— begin Input records —
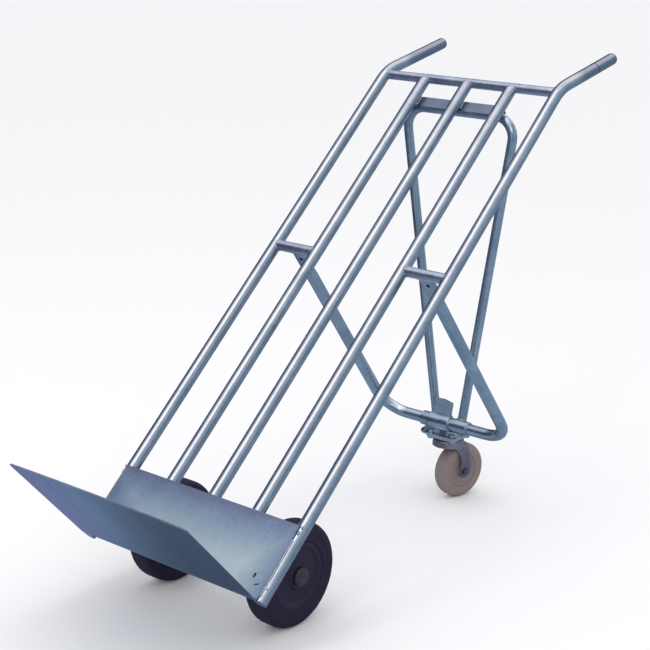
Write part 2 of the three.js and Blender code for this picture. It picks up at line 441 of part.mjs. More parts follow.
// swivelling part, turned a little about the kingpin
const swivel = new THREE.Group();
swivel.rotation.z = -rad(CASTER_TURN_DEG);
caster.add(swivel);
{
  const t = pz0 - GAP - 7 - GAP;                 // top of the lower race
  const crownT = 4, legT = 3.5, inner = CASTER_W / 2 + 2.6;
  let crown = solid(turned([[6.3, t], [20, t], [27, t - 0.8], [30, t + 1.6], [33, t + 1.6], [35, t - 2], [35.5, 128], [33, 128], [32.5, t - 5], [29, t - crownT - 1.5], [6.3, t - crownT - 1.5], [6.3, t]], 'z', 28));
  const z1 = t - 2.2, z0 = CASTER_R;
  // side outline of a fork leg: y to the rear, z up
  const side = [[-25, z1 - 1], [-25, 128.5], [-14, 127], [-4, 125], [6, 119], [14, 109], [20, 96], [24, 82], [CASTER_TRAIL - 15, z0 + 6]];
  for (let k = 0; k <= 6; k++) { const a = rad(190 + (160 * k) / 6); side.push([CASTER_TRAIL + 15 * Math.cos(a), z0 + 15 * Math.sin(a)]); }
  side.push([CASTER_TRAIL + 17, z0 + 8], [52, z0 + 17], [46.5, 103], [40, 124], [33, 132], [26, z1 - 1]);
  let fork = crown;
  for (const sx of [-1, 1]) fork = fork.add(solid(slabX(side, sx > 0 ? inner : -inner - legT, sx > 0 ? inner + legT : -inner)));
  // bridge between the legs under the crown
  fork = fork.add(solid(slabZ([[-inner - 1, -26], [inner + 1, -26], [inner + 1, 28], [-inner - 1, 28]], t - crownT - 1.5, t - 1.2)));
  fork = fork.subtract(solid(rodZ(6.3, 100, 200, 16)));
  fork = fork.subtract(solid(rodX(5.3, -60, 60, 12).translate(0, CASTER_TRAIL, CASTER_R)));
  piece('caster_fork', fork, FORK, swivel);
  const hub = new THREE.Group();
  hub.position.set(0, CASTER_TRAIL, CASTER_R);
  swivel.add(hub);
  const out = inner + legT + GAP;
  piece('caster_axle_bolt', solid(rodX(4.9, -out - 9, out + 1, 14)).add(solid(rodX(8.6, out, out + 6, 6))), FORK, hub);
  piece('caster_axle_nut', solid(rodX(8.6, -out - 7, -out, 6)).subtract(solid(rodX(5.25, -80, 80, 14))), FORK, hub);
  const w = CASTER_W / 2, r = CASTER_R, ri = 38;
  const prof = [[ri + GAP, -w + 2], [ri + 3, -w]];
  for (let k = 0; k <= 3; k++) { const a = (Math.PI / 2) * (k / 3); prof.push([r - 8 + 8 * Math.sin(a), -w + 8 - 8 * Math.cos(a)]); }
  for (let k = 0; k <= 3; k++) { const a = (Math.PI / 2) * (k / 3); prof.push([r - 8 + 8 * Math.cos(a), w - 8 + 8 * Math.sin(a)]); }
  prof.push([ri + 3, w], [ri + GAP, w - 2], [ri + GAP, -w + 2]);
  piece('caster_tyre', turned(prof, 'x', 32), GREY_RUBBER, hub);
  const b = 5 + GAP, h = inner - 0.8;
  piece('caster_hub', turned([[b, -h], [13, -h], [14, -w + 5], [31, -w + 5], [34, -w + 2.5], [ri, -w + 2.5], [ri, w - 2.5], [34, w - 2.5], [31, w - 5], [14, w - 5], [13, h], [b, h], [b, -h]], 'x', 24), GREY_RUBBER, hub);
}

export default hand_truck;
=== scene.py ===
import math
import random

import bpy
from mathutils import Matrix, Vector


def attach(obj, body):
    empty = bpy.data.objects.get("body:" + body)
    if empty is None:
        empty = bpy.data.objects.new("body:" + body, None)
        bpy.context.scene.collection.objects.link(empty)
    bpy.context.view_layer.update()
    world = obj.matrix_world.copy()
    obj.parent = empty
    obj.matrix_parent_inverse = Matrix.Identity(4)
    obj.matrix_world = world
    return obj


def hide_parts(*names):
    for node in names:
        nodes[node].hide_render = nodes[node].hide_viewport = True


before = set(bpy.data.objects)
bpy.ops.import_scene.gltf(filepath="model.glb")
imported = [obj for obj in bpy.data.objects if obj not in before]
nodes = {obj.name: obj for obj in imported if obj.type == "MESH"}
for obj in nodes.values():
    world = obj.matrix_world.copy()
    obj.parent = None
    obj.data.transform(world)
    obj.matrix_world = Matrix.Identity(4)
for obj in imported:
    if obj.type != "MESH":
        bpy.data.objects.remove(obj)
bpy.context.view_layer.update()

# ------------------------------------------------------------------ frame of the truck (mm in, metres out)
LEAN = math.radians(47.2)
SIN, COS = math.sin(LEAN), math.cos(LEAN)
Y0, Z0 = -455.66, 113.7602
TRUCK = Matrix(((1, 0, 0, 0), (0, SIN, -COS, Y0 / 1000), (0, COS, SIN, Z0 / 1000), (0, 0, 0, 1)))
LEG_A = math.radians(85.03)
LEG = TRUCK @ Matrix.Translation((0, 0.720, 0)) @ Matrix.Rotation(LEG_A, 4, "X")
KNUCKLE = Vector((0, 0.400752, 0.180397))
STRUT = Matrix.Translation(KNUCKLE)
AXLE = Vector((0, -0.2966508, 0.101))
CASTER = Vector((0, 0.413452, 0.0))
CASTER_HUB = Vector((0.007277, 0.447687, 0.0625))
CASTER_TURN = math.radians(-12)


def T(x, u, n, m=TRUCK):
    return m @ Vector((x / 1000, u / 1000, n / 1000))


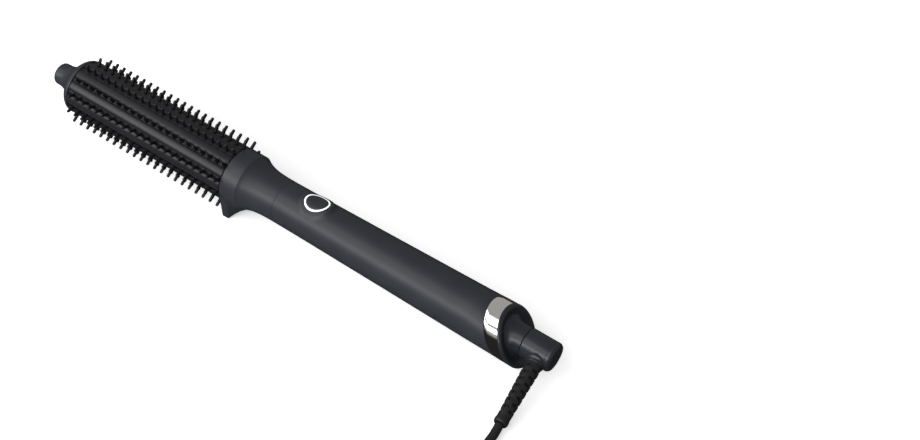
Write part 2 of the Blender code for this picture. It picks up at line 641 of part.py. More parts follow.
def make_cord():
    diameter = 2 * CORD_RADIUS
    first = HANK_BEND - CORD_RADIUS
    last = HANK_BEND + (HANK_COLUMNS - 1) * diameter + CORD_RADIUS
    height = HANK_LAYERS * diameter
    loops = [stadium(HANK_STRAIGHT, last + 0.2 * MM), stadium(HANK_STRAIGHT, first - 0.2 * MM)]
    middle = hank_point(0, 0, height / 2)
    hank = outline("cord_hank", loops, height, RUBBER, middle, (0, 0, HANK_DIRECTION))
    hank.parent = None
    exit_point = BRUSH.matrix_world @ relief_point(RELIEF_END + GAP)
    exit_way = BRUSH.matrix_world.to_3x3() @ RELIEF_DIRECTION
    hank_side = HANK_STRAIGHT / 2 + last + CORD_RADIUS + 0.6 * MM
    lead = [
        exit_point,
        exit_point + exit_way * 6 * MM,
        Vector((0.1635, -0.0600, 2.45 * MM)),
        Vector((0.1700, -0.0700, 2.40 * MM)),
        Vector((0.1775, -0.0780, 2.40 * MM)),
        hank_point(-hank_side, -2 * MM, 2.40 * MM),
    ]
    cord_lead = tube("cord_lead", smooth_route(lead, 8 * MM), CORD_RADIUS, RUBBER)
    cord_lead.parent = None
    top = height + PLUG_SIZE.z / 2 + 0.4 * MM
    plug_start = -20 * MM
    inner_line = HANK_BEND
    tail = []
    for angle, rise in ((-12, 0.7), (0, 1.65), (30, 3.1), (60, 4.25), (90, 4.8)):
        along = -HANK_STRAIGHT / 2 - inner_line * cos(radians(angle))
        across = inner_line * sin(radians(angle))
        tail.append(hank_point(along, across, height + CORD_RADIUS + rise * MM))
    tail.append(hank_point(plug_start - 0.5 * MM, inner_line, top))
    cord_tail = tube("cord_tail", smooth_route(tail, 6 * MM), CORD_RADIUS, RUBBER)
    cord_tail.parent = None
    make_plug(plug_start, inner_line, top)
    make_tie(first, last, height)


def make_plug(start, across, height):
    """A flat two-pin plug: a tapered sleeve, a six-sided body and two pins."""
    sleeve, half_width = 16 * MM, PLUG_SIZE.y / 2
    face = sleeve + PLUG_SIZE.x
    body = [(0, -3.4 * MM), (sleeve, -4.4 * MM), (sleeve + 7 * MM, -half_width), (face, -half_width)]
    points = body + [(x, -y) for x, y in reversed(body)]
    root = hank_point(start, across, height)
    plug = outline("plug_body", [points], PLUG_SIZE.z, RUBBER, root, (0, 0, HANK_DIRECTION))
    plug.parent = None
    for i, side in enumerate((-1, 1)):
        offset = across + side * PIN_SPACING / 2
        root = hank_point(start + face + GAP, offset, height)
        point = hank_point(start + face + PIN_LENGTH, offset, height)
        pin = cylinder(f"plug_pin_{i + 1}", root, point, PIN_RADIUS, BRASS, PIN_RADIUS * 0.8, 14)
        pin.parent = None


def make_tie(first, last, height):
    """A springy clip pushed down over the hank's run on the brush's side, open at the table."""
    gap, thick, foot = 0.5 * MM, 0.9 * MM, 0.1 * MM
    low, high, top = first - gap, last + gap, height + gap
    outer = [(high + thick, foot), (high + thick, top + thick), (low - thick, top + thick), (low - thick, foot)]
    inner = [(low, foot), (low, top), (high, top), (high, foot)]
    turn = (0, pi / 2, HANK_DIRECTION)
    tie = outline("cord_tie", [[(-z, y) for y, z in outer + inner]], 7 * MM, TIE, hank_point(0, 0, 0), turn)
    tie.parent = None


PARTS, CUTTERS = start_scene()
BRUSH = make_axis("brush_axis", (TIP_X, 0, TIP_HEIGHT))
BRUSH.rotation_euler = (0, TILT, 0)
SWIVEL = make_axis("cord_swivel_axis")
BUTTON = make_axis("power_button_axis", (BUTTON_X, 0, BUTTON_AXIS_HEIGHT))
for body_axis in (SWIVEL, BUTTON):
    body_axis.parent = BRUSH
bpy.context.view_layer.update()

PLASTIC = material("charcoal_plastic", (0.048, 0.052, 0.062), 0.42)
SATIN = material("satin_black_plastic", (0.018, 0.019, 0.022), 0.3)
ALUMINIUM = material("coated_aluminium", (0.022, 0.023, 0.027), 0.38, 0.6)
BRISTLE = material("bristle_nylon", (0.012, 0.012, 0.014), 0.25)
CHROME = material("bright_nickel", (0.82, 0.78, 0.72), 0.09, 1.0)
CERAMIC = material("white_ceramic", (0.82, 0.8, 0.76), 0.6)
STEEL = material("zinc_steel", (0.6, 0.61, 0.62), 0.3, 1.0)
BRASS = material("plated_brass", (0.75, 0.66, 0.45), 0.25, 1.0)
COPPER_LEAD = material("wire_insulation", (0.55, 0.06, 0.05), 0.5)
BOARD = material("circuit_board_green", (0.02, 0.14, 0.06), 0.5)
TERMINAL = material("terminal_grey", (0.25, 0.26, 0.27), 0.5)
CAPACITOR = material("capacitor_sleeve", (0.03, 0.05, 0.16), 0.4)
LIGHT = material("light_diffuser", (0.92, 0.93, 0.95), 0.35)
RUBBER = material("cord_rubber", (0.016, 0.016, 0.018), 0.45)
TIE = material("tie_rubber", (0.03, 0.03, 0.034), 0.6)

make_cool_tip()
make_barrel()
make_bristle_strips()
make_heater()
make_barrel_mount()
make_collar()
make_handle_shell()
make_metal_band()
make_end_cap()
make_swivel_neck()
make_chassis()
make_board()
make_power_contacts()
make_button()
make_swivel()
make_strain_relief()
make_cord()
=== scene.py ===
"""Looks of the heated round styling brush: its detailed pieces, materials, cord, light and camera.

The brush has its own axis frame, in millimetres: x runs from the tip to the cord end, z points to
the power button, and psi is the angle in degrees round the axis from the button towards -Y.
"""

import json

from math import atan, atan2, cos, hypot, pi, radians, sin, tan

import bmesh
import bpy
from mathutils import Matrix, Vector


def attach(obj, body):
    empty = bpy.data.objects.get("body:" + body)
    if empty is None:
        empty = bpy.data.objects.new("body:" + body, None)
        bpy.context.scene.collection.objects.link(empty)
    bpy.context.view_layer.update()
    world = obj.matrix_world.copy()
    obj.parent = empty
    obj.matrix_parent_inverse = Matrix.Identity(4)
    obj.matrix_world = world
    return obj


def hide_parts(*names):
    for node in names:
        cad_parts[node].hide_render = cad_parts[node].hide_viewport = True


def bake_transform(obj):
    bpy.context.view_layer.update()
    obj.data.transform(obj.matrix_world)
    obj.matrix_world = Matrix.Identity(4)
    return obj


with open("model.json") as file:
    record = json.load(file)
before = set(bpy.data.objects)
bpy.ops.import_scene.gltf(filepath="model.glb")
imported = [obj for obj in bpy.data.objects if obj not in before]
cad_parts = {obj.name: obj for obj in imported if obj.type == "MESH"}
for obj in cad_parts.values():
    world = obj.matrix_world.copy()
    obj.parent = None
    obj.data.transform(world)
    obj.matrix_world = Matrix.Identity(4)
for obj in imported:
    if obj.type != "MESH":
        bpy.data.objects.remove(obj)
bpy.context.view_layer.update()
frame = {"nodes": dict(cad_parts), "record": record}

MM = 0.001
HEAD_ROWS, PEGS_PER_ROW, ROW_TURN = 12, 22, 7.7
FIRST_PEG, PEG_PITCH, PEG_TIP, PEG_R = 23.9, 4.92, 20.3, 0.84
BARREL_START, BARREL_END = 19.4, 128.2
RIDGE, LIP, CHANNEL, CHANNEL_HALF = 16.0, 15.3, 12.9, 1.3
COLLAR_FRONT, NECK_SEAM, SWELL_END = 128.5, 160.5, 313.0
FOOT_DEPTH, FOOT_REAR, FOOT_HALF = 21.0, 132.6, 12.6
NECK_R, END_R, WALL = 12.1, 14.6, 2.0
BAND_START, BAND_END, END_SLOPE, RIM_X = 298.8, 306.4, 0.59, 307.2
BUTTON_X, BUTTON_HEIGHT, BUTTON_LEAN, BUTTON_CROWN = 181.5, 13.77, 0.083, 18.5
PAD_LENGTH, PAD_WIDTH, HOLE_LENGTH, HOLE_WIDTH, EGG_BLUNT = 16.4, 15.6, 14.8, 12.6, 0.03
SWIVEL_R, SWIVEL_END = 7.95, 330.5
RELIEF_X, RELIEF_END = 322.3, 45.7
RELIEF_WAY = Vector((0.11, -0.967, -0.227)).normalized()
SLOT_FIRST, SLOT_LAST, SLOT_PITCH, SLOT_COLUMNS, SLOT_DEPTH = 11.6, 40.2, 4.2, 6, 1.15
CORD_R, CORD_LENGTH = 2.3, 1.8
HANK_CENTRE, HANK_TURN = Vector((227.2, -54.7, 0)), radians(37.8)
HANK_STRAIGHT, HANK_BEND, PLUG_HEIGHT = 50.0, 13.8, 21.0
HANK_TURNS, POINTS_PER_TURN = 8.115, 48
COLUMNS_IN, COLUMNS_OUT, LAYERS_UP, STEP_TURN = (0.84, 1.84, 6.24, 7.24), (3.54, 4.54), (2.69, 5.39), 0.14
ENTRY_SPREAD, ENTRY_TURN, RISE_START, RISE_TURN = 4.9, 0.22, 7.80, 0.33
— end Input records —
The exercise: Identify all lines in the records above with the word "nodes".

Task output:
        nodes[node].hide_render = nodes[node].hide_viewport = True
nodes = {obj.name: obj for obj in imported if obj.type == "MESH"}
for obj in nodes.values():
frame = {"nodes": dict(cad_parts), "record": record}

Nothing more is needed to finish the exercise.